Every line from the first one to the line containing "Millimetres, +Z up." should be echoed exactly; leave out the rest.
....
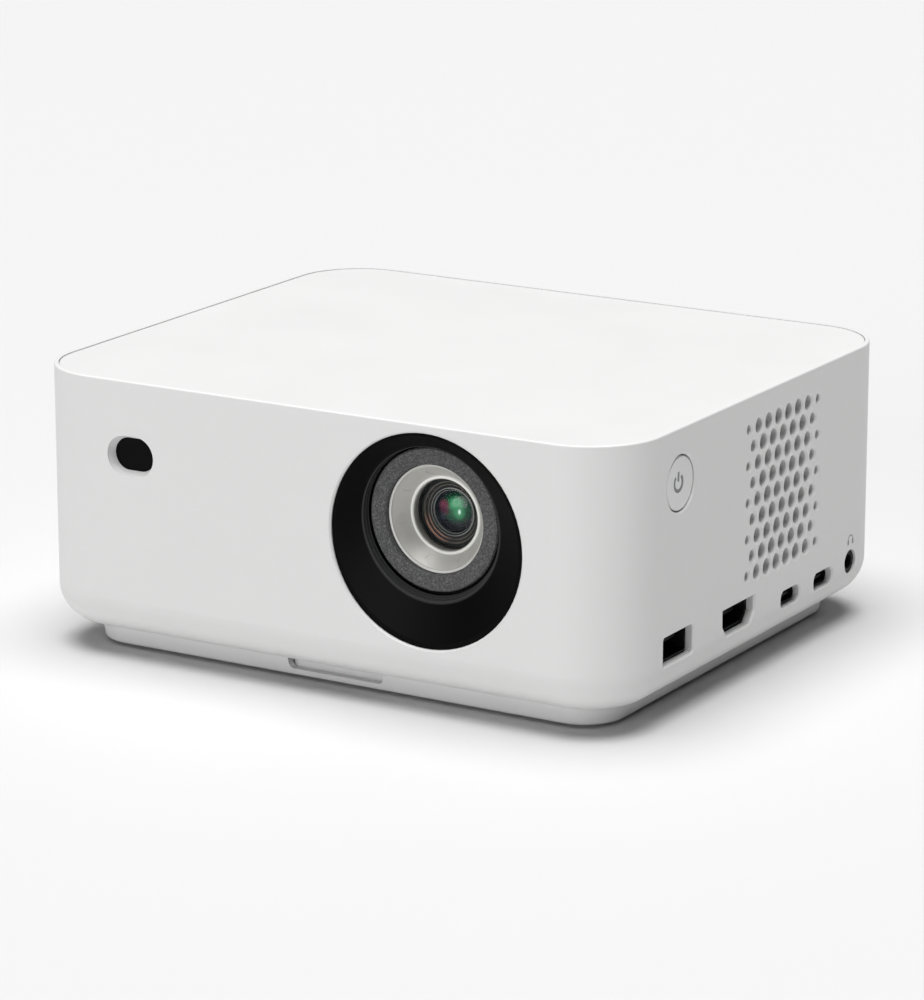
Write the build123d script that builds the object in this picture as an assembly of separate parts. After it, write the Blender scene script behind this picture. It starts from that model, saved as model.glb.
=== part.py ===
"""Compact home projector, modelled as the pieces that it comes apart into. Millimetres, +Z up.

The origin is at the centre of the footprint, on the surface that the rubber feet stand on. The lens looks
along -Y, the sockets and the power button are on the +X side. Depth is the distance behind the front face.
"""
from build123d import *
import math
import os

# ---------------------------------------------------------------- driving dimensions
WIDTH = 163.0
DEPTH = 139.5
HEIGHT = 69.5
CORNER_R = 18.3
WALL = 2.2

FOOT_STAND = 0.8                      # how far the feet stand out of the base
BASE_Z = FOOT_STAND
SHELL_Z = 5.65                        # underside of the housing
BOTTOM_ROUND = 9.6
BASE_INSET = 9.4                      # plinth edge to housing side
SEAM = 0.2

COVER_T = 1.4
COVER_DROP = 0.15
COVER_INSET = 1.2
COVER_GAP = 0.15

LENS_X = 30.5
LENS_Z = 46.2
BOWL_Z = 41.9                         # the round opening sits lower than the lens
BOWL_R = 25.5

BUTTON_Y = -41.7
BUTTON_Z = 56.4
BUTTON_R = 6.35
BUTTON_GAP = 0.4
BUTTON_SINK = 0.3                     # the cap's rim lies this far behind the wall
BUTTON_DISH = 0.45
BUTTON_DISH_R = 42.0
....
- IN RESPONSE -
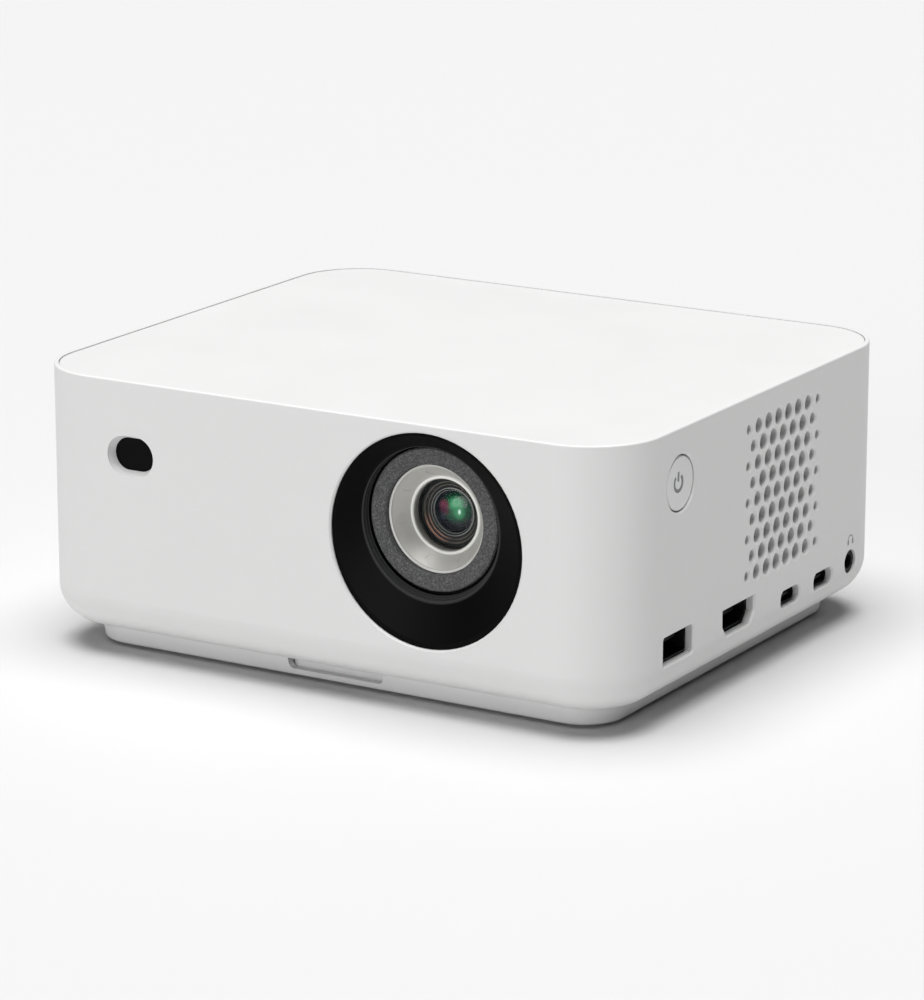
Write the build123d script that builds the object in this picture as an assembly of separate parts. After it, write the Blender scene script behind this picture. It starts from that model, saved as model.glb.
=== part.py ===
"""Compact home projector, modelled as the pieces that it comes apart into. Millimetres, +Z up.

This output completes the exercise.